In 2014, Facebook lifted its ban on images of breastfeeding — but failed to include women’s nipples in other contexts. The #freethenipple campaign exposed topless women protesting internet censorship. 60,000 tweets opposing the way images of women’s breasts were shared between friends and fans.

Sharing content can also facilitate customer service and boost public relations. Twitter and Facebook serve as the go to customer service tools for many brands. Staff are trained in how to listen to social media conversations about that brand and respond in real time. Telstra as an example does this particularly well if there is a complaint Telstra responds immediately. We love sharing an excellent customer service experience (oh and we love sharing a bad one too but that is another post).

Why do people love sharing?

  • Creates meaningful user experiences
  • Increased sense of community among users
  • People love to interact and be part of a community or chatting directly with other people

Content people love sharing

  • Family and friends
  • Jokes
  • Trending news
  • Travel
  • Sports
  • Arts and entertainment
  • Celebrity gossip
  • Animals

How to incentivise?
Whatever social platforms you decide to use, there needs to be a reason for your customers to feel that they are sharing something valuable. Irresistible offers like the following always work:

  • Discount on purchase
  • Free shipping
  • Free samples
  • Templates
  • Tools
  • Trials
  • E-books
  • Great offers always get lots of shares because people love free stuff.

Starting from scratch?
When a piece of content about one feature or aspect of your offering performs well, it’s a safe bet that this subject is an excellent topic for new followers and new customers. Ask your customers directly, ‘If you like this post, share it on all your social platforms.’

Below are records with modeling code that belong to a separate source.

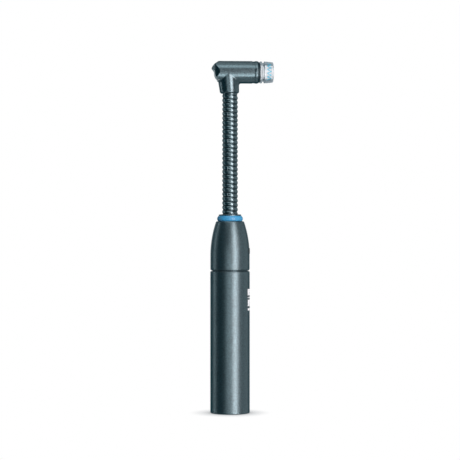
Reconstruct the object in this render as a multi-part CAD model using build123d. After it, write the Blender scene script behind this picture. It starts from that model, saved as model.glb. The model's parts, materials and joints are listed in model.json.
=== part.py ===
from build123d import *
import math
import os

os.makedirs("parts", exist_ok=True)

# Cordless polishing handpiece: battery handle, motor nose, flexible neck and right-angle prophy head.
# Millimetres, Z up, origin at the centre of the handle's foot. The head's barrel points along +X.

# ---- Driving dimensions: handle ----
HANDLE_R = 10.5
TUBE_BORE_R = 9.4
SEAM_Z = 75.8
SEAM_GAP = 0.3
EDGE_CHAMFER = 0.5
FOOT_FILLET = 0.6
BASE_CAP_T = 3.0
CELL_R = 9.1
CELL_LENGTH = 65.0
CELL_NUB = (3.0, 0.8)
CELL_Z = BASE_CAP_T + 2.7
CONTACT_T = 0.4
PIN_R = 1.2
INSULATOR_R = 3.2
CONTACT_RING_R = (7.0, 6.0)
CONTACT_RING_T = 0.8
SPRING = (0.7, 5.0, 2.1, 0.28)
SPIGOT_Z = 71.2
SPIGOT_BORE_R = 8.2
O_RING_WIRE_R = 0.3
O_RING_SEAT_R = 8.78
JOINT_O_RING_Z = 73.5
BASE_O_RING_Z = 2.0
O_RING_GROOVE_HALF = 0.35
BOARD_R = 8.0
BOARD_Z = (74.4, 75.4)
CHIP_SIZE = (2.6, 2.2, 0.9)
CHIP_PLACES = ((3, 3), (-3.5, 2), (0, -4))

# ---- Nose housing ----
NOSE_R = 10.45
NOSE_STRAIGHT_TO_Z = 84.0
NOSE_ARC_R = 55.0
NOSE_TOP_Z = 102.1
NOSE_TOP_FILLET = 0.9
NOSE_BORE_TO_Z = 93.0
NOSE_CONE_TO_Z = 99.5
NOSE_MOUTH_R = 4.4

# ---- Motor ----
MOTOR_R = 7.0
MOTOR_WALL = 0.5
MOTOR_Z = (78.0, 95.0)
MOTOR_SHAFT_R = 1.0
COUPLING_Z = (95.6, 99.2)
COUPLING_R = 2.4
BUSH_SEAT_R = 2.5
CARRIER_Z = (88.2, 92.8)
CARRIER_SLOT = (1.2, 3.0)
MAGNET_R = 5.3
MAGNET_Z = (80.4, 92.6)
MAGNET_GAP = 3.0
END_BELL_DEPTH = 1.4
END_BELL_STEP = 0.8
STACK_Z = (82.0, 91.0)
STACK_R = 2.2
POLE_SIZE = (1.3, 4.3)
SHOE_R = (4.9, 4.1)
SHOE_GAP = 1.1
WINDING_R = (3.95, 2.35)
WINDING_Z = (82.3, 90.7)
WINDING_GAP = 1.6
ROTOR_SHAFT_Z = (77.4, 97.4)
SLIT = (2.0, 0.5)

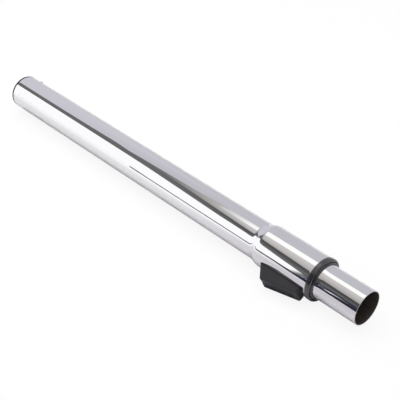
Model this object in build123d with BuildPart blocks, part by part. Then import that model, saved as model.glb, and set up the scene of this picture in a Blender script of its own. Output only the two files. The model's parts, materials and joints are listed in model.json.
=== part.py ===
"""Telescopic suction wand in chromed steel tube, lying as it comes to rest.

The wand lies along X with Z up. The origin is on the axis of the tubes, at the
handle end, and the mouth is at the far end of X. The release slider hangs below
the axis and to one side, where its lower edge meets the surface under the wand.
All sizes are in millimetres.
"""

from build123d import *

import os
from math import acos, atan2, cos, degrees, floor, hypot, radians, sin, sqrt

os.makedirs("parts", exist_ok=True)

# Tubes: the inner one sets the others, by the room around it and by the steps
inner_tube_diameter = 35.0
tube_wall = 0.8
tube_edge = 0.25
tube_room = 0.7
swage_rise = 2.45
tip_step = 0.35

# Lengths along the wand, from the handle end to the mouth
liner_lip = 1.2
barrel_length = 385.7
swage_length = 11.5
sleeve_length = 60.6
stub_length = 47.1
tip_taper_length = 14.0

# Gaps between the pieces
running_gap = 0.08
seat_gap = 0.05
slide_gap = 0.2
stop_gap = 0.5
nose_gap = 0.1

# Pressed nub near the handle end
nub_station = 15.1
nub_radius = 3.0
nub_height = 2.0

# Liner of the handle socket, and its peg in the nub
liner_length = 40.0
socket_slack = 0.05
peg_room = 0.9

# Bush and seal on the hidden end of the inner tube
bush_setback = 2.5
bush_head = 5.0
bush_skirt = 8.5
bush_spigot_wall = 0.9
bush_spigot_length = 6.0
seal_setback = 1.3
seal_width = 2.4
seal_depth = 1.4

# Row of lock notches
notch_pitch = 28.5
notch_depth = 1.6
notch_slack = 0.2

# Guide sleeve inside the widened end of the outer tube, and its felt ring
guide_setback = 0.6
guide_chamfer = 1.0
trough_floor = 1.4
felt_width = 4.0
felt_depth = 1.7

# Collar ring and wiper at the mouth of the outer tube
collar_rise = 0.45
collar_flange = 5.0
collar_spigot = 7.0
collar_round = 1.7
collar_back_edge = 0.3
collar_bore_gap = 0.25
wiper_depth = 2.1
wiper_seat = 2.2
wiper_lip = 1.5
wiper_lip_wall = 0.9

# Slot through the outer tube, covered by the slider at both ends
slot_cover_back = 4.7
slot_cover_nose = 5.0
slot_corner = 0.8

# Locking roller and its window
roller_station = 18.0
roller_diameter = 5.0
roller_length = 8.0
roller_edge = 0.3
window_slack = 0.1
cheek_thickness = 1.2
cheek_height = 0.9

# Release travel, and the rise of the ramp over the roller for each millimetre
release_travel = 3.5
ramp_rise = 0.5
ramp_margin = 1.0
plate_thickness = 1.2
plate_heel = 3.5

# Carriage of the slider
rail_thickness = 1.2
hook_reach = 1.2
hook_length = 6.0
deck_thickness = 1.0
web_thickness = 1.6
spine_thickness = 3.0
spine_setback = 3.0
key_thickness = 1.6

# Return spring
spring_diameter = 3.4
spring_wire = 0.5
spring_turns = 6
spring_peg_diameter = 1.8
spring_peg_length = 2.0
post_thickness = 2.0

# Slider cap, a wedge that is deep at the back and shallow at the nose
cap_length = 49.7
cap_width = 16.6
cap_lean = 10.6
cap_depth_back = 12.2
cap_depth_nose = 4.5
cap_wall = 1.6
cap_floor = 1.2
cap_skirt = 1.0
cap_round = 0.8
cap_corner = 2.0
cap_nose_chamfer = 2.5

# Grip pad let into the underside of the cap
pad_width = 11.0
pad_thickness = 2.0
pad_inset = 0.4
pad_dish = 0.8
pad_nose_margin = 6.0
pad_corner = 2.0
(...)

  • If your followers show you they like something, build on that content in future posts. Post when your audience is most active.
  • Install social sharing buttons on your blog, websites, offer pages and landing pages. Make them prominent.
  • If your brand is starting from scratch, there is nothing wrong with asking people to share your content.
  • Give a sneak peak to new products of services and let people know to come back.
  • Get feedback from your customers and people in your industry about the content. Ask for your customer’s stories so they engage with your content. Make your customer’s timeline your timeline. Allow people to upload photos, videos
  • Share posts from others. If you share content posted by other folks, they’ll be more likely to share your content in return.

How you measure shares?
The question is how many of your site visits convert to sales? Conversions need to lead to direct revenue such as a customer completing a purchase on your site, downloading an e-book or clicking on an ad.

Formula for calculating the ROI of customer engagement
(Increase in traffic x conversion rate) x value of a conversion
Example: Adding social plugins resulted in 5,000 new visits from organic and social traffic.
Your average conversion rate for these sources is 1.2%, and your average order value is $80.00. Working the ROI=(5,000×1.2%) x 80.00=$4,800

We know our customers and know that they like to support each other. What have we learned from social media? People love sharing and if people are sharing your content it makes them happy and makes your brand happy.